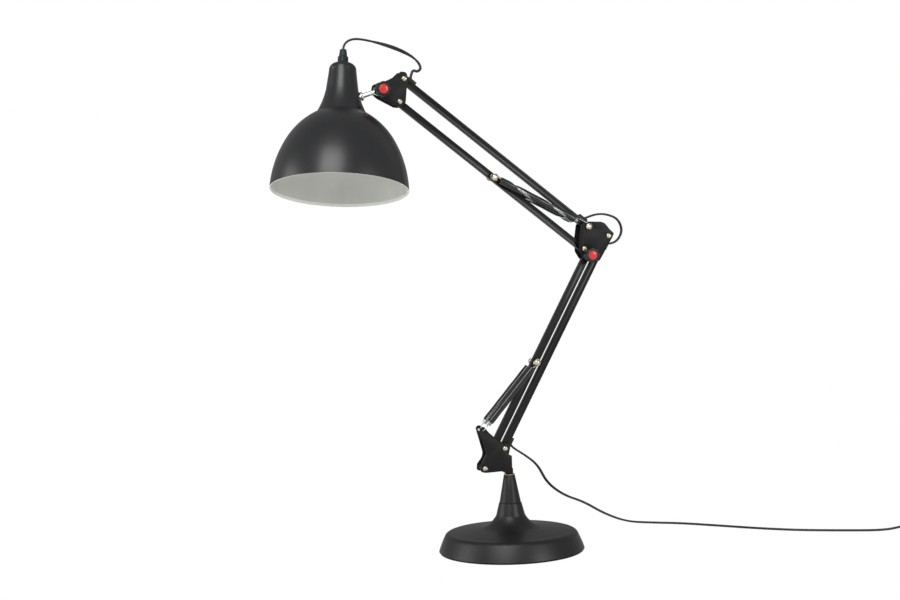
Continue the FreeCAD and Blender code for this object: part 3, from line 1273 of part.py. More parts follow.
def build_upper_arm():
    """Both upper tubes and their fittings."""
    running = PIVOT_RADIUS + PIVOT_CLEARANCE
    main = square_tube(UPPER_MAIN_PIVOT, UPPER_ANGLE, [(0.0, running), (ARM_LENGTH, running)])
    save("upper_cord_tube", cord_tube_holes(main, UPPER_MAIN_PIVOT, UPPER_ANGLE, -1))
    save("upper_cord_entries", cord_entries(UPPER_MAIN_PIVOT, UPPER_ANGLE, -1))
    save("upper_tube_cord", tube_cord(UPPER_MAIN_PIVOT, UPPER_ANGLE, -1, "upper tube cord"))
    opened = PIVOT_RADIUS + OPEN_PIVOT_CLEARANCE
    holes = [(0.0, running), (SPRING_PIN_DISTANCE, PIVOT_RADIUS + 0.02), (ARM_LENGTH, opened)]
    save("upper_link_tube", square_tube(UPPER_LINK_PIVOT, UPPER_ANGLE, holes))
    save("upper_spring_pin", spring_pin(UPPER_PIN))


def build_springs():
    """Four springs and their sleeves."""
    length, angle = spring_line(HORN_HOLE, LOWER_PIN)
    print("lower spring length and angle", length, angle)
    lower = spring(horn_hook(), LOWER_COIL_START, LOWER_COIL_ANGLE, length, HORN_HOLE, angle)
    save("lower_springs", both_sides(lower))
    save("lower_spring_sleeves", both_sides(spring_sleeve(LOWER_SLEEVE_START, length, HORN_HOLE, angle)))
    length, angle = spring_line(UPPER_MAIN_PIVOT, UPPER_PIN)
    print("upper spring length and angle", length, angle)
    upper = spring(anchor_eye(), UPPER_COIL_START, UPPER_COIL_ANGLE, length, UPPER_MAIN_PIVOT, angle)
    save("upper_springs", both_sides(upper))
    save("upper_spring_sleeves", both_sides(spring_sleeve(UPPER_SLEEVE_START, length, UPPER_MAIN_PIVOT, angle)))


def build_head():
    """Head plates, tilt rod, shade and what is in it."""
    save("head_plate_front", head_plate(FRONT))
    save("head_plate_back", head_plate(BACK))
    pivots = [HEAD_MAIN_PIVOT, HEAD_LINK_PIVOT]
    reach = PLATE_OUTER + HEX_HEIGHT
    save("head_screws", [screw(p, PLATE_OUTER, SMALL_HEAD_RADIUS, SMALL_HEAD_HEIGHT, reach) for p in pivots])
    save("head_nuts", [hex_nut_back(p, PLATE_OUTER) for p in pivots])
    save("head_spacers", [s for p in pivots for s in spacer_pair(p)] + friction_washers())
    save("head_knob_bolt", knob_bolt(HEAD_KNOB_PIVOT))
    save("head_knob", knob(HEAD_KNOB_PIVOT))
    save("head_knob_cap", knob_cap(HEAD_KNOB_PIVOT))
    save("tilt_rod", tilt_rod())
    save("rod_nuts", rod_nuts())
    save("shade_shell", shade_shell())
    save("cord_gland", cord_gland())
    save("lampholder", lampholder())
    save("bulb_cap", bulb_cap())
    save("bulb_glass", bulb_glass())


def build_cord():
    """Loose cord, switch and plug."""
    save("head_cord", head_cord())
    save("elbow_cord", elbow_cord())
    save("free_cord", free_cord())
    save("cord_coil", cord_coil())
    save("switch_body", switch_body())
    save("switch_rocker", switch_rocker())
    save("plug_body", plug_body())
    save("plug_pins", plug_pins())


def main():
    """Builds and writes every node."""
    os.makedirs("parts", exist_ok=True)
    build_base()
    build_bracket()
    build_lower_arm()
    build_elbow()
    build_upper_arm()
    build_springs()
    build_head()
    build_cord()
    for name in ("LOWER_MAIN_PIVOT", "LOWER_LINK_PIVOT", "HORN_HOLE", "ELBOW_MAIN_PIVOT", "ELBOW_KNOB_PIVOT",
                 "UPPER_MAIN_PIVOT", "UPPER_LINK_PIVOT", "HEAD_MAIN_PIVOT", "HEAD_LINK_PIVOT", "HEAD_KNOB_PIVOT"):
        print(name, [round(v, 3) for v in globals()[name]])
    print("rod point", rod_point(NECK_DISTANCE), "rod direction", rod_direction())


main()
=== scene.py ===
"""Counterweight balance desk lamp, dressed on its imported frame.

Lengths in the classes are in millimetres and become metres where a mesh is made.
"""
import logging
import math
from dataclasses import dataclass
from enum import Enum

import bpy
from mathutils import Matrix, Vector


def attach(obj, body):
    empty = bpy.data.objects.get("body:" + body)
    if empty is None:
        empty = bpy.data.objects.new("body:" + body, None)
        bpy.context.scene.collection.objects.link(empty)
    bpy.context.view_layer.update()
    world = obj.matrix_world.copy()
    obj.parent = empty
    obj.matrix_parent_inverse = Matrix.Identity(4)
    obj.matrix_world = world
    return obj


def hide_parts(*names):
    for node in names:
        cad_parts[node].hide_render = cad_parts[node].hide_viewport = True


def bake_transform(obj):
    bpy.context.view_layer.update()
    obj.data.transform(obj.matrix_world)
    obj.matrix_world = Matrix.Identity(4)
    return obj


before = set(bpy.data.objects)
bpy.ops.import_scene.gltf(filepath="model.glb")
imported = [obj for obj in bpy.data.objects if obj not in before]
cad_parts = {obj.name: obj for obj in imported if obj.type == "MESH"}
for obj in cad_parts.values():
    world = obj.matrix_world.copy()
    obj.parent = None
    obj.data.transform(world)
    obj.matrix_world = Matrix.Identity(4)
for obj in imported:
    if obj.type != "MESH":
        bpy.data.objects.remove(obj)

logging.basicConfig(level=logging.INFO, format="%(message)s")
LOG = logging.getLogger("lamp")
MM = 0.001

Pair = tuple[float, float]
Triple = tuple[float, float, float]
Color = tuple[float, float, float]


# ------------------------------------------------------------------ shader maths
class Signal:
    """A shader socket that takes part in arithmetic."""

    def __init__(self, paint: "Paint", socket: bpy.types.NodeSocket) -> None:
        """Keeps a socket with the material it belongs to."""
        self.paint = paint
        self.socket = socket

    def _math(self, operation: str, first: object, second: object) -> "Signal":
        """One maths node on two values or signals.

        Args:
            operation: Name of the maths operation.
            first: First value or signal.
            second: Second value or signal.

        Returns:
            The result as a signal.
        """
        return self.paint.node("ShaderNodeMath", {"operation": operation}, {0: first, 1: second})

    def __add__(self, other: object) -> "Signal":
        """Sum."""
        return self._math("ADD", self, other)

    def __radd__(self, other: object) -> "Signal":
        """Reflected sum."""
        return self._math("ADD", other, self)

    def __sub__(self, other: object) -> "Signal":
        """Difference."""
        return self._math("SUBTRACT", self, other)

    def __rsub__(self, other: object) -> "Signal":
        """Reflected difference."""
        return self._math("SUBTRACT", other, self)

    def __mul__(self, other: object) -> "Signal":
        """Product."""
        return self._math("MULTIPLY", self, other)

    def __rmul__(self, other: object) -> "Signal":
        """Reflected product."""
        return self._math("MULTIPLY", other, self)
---
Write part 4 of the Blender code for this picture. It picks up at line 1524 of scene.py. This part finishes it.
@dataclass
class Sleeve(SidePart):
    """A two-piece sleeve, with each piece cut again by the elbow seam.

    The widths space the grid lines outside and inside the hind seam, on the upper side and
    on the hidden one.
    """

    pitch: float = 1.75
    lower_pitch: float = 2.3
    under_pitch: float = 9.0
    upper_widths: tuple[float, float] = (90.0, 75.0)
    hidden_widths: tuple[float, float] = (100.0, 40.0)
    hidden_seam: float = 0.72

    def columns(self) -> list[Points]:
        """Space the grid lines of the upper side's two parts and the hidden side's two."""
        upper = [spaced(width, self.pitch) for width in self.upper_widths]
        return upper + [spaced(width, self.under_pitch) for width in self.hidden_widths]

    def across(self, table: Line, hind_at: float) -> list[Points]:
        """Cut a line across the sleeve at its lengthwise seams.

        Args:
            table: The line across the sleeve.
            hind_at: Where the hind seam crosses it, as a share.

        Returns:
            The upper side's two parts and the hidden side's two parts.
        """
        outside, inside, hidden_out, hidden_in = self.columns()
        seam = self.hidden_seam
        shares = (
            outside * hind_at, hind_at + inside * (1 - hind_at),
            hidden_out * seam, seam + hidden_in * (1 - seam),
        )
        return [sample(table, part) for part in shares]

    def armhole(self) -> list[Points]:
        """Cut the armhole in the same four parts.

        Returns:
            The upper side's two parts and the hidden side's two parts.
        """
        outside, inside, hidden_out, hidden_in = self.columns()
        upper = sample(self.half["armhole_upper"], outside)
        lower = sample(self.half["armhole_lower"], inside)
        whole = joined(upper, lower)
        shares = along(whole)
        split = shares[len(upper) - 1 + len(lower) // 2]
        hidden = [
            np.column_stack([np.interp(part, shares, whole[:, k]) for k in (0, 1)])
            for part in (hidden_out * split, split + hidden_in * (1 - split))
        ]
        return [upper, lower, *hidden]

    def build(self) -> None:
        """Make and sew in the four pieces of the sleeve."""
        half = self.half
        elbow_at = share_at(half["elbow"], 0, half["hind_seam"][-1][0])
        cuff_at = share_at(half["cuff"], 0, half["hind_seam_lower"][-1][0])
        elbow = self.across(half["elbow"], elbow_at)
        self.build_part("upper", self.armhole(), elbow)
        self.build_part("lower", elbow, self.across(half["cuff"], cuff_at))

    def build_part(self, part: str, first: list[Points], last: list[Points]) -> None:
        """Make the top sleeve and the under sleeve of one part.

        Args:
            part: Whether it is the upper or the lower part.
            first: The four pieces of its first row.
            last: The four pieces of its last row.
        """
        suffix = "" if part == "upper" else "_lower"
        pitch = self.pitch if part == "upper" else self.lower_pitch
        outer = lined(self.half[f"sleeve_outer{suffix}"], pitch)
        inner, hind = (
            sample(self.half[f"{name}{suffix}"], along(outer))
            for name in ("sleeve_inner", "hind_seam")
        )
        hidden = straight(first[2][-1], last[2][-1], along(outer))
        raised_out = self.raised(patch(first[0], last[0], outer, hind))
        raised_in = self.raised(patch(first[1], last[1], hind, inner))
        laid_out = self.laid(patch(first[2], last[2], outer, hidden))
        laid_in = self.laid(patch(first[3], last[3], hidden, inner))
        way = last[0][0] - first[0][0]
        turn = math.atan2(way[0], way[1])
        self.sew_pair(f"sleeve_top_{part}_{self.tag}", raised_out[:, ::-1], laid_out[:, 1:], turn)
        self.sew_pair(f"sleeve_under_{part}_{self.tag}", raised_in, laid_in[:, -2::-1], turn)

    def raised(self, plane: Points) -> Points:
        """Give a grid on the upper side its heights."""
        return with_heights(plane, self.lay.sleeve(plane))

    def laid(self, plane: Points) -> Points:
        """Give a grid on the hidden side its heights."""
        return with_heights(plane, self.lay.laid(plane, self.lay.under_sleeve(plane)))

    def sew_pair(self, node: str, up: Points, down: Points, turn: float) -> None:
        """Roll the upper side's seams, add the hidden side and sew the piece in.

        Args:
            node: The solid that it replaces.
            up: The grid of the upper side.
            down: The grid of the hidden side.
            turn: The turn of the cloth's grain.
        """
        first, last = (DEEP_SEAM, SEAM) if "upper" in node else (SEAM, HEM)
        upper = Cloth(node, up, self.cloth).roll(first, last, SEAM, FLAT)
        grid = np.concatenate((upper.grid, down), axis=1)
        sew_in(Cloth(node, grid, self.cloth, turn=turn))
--
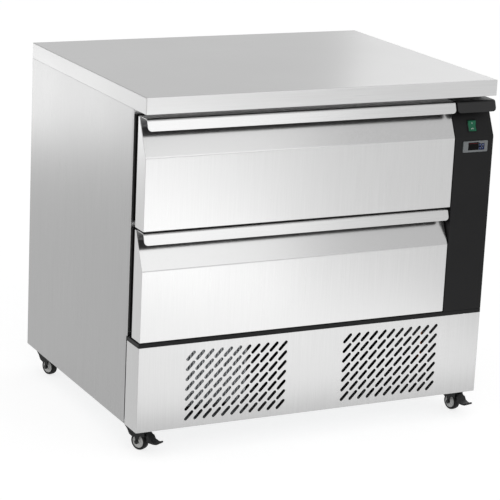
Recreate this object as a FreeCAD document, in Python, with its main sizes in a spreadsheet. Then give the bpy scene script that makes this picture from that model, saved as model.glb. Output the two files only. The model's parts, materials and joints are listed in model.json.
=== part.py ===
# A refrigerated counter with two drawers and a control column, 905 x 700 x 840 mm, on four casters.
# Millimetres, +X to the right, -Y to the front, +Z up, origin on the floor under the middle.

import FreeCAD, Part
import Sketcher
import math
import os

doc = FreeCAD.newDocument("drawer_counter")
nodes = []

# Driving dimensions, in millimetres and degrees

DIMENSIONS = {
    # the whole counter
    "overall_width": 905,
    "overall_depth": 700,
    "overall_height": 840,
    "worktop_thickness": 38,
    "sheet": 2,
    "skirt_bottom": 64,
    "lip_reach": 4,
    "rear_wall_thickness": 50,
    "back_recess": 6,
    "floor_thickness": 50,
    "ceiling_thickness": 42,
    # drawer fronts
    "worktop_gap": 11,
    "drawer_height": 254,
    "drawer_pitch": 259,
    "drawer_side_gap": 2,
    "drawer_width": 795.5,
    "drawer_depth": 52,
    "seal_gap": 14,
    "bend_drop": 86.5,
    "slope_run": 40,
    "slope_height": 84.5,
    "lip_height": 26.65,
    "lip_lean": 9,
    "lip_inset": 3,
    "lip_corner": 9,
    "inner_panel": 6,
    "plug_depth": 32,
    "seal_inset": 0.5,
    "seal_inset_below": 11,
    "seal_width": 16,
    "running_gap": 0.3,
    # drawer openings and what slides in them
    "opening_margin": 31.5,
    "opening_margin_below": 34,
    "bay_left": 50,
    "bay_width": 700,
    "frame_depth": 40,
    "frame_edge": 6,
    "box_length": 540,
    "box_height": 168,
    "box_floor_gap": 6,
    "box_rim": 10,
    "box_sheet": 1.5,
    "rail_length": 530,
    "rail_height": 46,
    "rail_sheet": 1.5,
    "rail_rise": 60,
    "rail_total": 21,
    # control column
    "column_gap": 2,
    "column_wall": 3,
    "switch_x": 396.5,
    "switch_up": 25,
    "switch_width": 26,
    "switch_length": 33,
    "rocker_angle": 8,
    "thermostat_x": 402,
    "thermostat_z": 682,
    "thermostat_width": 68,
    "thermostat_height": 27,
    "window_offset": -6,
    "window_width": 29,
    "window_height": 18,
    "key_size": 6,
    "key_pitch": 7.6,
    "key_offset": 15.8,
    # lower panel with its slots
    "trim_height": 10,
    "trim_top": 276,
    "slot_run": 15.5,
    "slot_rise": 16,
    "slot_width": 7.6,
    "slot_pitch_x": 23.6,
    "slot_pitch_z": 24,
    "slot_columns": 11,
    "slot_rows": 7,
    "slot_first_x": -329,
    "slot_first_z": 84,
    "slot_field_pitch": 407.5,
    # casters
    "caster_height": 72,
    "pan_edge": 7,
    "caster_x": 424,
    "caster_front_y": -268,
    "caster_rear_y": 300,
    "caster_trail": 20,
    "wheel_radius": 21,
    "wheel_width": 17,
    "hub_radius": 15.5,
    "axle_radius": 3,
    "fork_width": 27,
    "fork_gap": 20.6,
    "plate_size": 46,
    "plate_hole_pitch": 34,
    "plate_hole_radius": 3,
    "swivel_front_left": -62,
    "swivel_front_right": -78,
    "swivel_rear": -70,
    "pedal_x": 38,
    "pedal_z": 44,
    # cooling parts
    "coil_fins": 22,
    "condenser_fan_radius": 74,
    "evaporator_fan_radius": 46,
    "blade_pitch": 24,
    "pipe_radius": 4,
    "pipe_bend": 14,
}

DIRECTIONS
Starting at the line that contains "Continue the FreeCAD" and ending at the line that contains "length, UPPER_MAIN_PIVOT, angle)))", retype each line exactly; omit everything outside that range.

ANSWER FOR THE TASK
Continue the FreeCAD and Blender code for this object: part 3, from line 1273 of part.py. More parts follow.
def build_upper_arm():
    """Both upper tubes and their fittings."""
    running = PIVOT_RADIUS + PIVOT_CLEARANCE
    main = square_tube(UPPER_MAIN_PIVOT, UPPER_ANGLE, [(0.0, running), (ARM_LENGTH, running)])
    save("upper_cord_tube", cord_tube_holes(main, UPPER_MAIN_PIVOT, UPPER_ANGLE, -1))
    save("upper_cord_entries", cord_entries(UPPER_MAIN_PIVOT, UPPER_ANGLE, -1))
    save("upper_tube_cord", tube_cord(UPPER_MAIN_PIVOT, UPPER_ANGLE, -1, "upper tube cord"))
    opened = PIVOT_RADIUS + OPEN_PIVOT_CLEARANCE
    holes = [(0.0, running), (SPRING_PIN_DISTANCE, PIVOT_RADIUS + 0.02), (ARM_LENGTH, opened)]
    save("upper_link_tube", square_tube(UPPER_LINK_PIVOT, UPPER_ANGLE, holes))
    save("upper_spring_pin", spring_pin(UPPER_PIN))


def build_springs():
    """Four springs and their sleeves."""
    length, angle = spring_line(HORN_HOLE, LOWER_PIN)
    print("lower spring length and angle", length, angle)
    lower = spring(horn_hook(), LOWER_COIL_START, LOWER_COIL_ANGLE, length, HORN_HOLE, angle)
    save("lower_springs", both_sides(lower))
    save("lower_spring_sleeves", both_sides(spring_sleeve(LOWER_SLEEVE_START, length, HORN_HOLE, angle)))
    length, angle = spring_line(UPPER_MAIN_PIVOT, UPPER_PIN)
    print("upper spring length and angle", length, angle)
    upper = spring(anchor_eye(), UPPER_COIL_START, UPPER_COIL_ANGLE, length, UPPER_MAIN_PIVOT, angle)
    save("upper_springs", both_sides(upper))
    save("upper_spring_sleeves", both_sides(spring_sleeve(UPPER_SLEEVE_START, length, UPPER_MAIN_PIVOT, angle)))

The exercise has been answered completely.